Under 1986’s Hawaiian Spirit Law, the state mandates that state officials and judges treat the public with “aloha spirit”, described as the coordination of the heart and mind to foster connectivity and peace that calls for contemplation and presence of five life-force traits: “akahai” (kindness, expressed with tenderness); “lōkahi” (unity, expressed with harmony); “oluʻolu” (agreeableness, expressed with pleasantness); “haʻahaʻa” (humility, expressed with modesty); and “ahonui’” (patience, expressed with perseverance).

The Wilson case has been winding its way through the court system, with the plaintiff claiming that he had legally purchased the weapon in Florida in 2013. But Wilson had not registered the gun in Hawaii, which has some of the nation’s strictest gun laws, and had not obtained or applied for a permit.

The case made its way to the state’s supreme court after the US supreme court further relaxed restrictions on gun ownership via the New York State Rifle & Pistol Association v Bruen case in 2022.

The ruling in State of Hawaii v Christopher Wilson does not throw out the concept of the right to bear firearms but rather establishes that states may retain the authority to require people to obtain a permit for their firearm before they may carry it in public.

After the ruling, Hawaii attorney general Anne Lopez said it was a landmark decision “that affirms the constitutionality of crucial gun-safety legislation” and that “commonsense tools like licensing and registration have an important role to play in addressing that problem”.

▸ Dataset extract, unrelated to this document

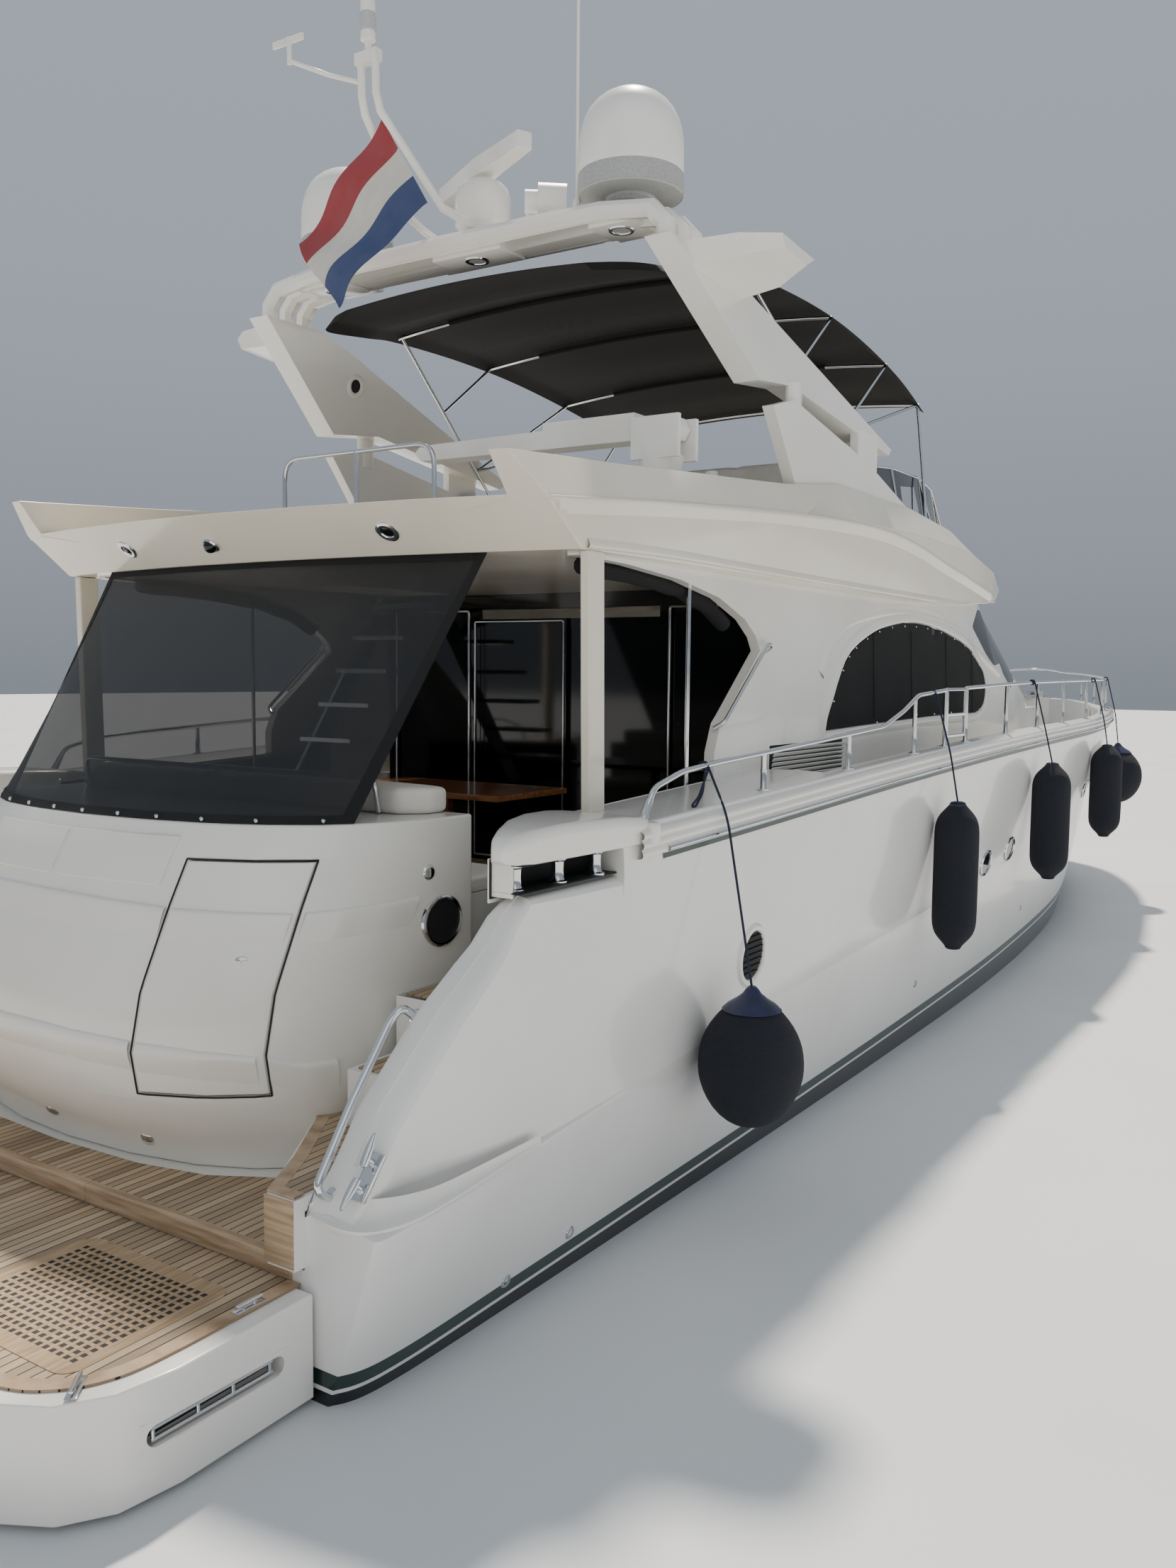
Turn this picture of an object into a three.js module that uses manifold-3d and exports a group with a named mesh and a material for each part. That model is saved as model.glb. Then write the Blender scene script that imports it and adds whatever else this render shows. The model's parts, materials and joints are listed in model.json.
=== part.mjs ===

But Ben Lowenthal, an attorney for Wilson, said they may now seek a review from the federal appeals court.

Alan Beck, an attorney not involved in the Wilson case, told the Associated Press that the ruling reflects a “culture in Hawaii that’s very resistant to change”. “The use of pop culture references to attempt to rebuke the supreme court’s detailed historical analysis is evidence this is not a well-reasoned opinion,” he added.

But Eddins noted that Hawaii’s gun regulations date back to the 1800s, when Hawaii was a kingdom and King Kamehameha III had “promulgated a law prohibiting ‘any person or persons’ on shore from possessing a weapon, including any ‘knife, sword-cane, or any other dangerous weapon’”.

“We believe it is a misplaced view to think that today’s public safety laws must look like laws passed long ago,” Eddins added. “Smoothbore, muzzle-loaded, and powder-and-ramrod muskets were not exactly useful to colonial-era mass murderers. And life is a bit different now, in a nation with a lot more people, stretching to islands in the Pacific Ocean.”